There are also rent reporting options offered on the Esusu app, which means you can pass your rent payment history onto the credit bureaus and receive kudos every time you pay your rent.
The Pros of Lending Circles
The main benefit of using a lending circle app or website is credit building. If you have no credit or low credit, it could be one of the few options available for this.
Lending circle payments will show as an installment plan and if someone in the circle fails to meet their obligations, they are offered payment plans so they can keep going.
There is a certain social responsibility to these programs and members don’t want to be seen as the one that fails to pay, which is why Esusu reports that fewer than 1% renege on their promise.
The Cons of Lending Circles
Lending circles that build your credit are not free and can seem a little pointless if you’re depositing small amounts of money. However, the benefits they bring are invaluable and they are much cheaper than payday loans, high-interest credit cards, and other credit-building options.
They’re there to help, but there is still money on the line, there are still commitments to make, contracts to sign. If you fail to meet the repayments, the credit bureaus will find out and your score will suffer, so don’t expect an easy ride and don’t commit to a higher payment than you can afford.

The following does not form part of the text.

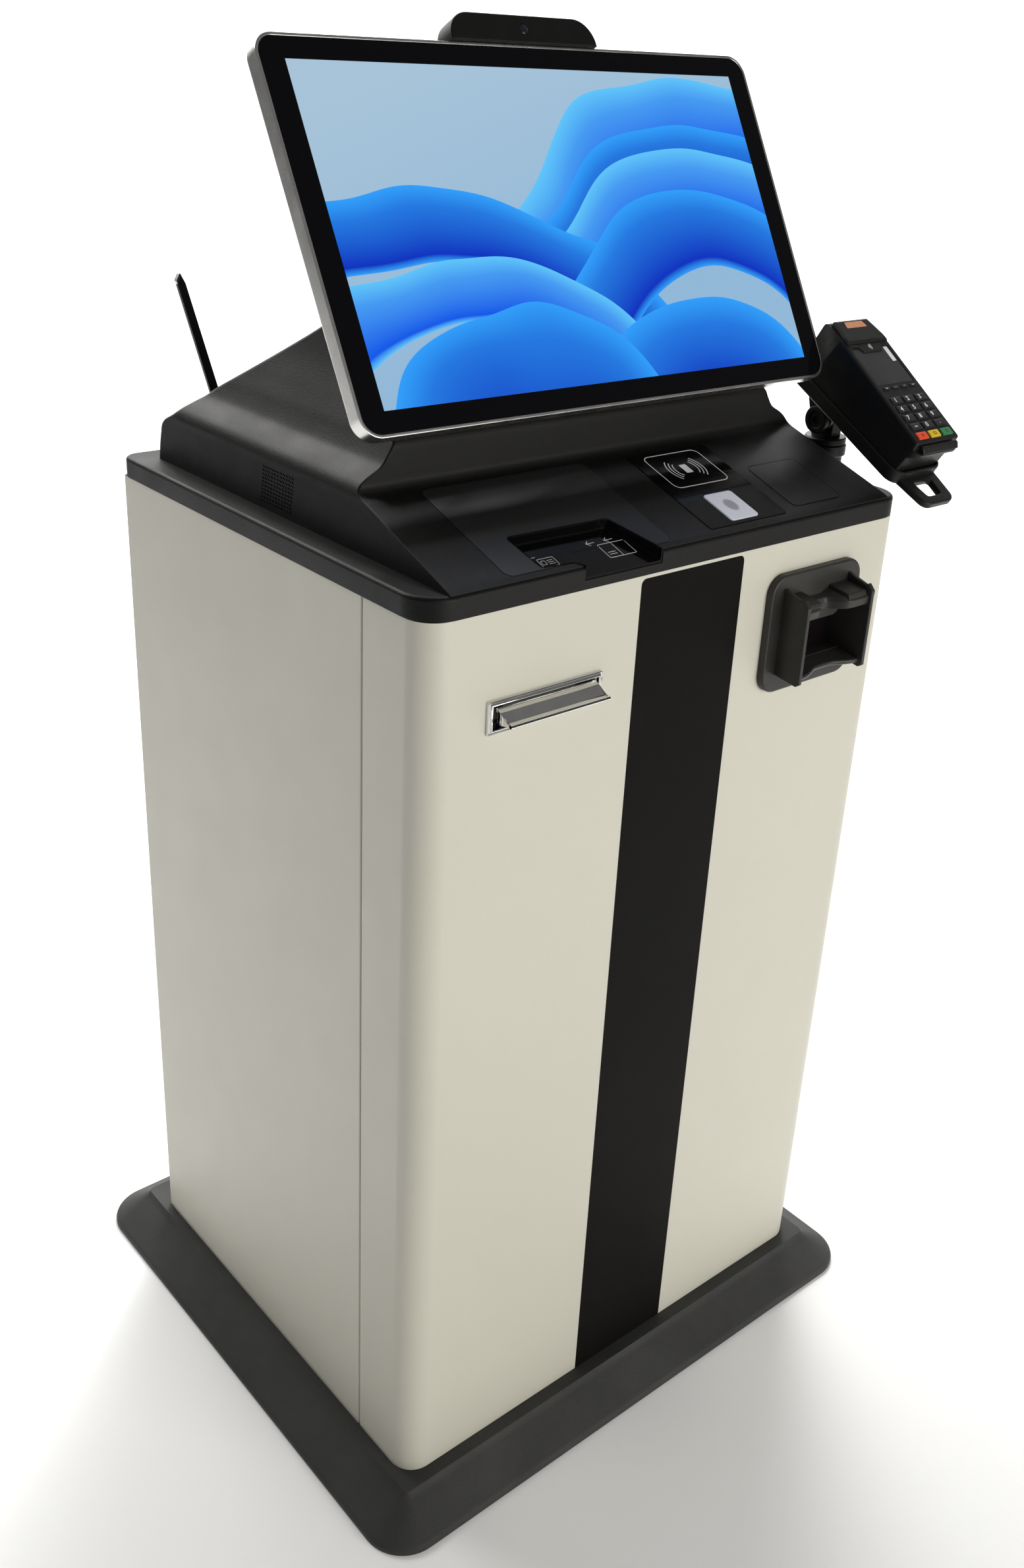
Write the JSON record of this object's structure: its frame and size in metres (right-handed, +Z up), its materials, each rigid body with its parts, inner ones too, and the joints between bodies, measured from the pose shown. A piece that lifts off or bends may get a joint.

Summary: Joining a Lending Circle
If you’re struggling with bad credit, need a loan, and have some money to spare every month, then we recommend giving lending circles a go. In addition to the options discussed above, you can also join Mission Asset Fund, where participants see an average credit score increase of 168 points.
This site arranges everything, including the payments and the payouts, and it has a wealth of financial education resources to help you budget better and look forward to a brighter, debt-free future once your credit score has improved.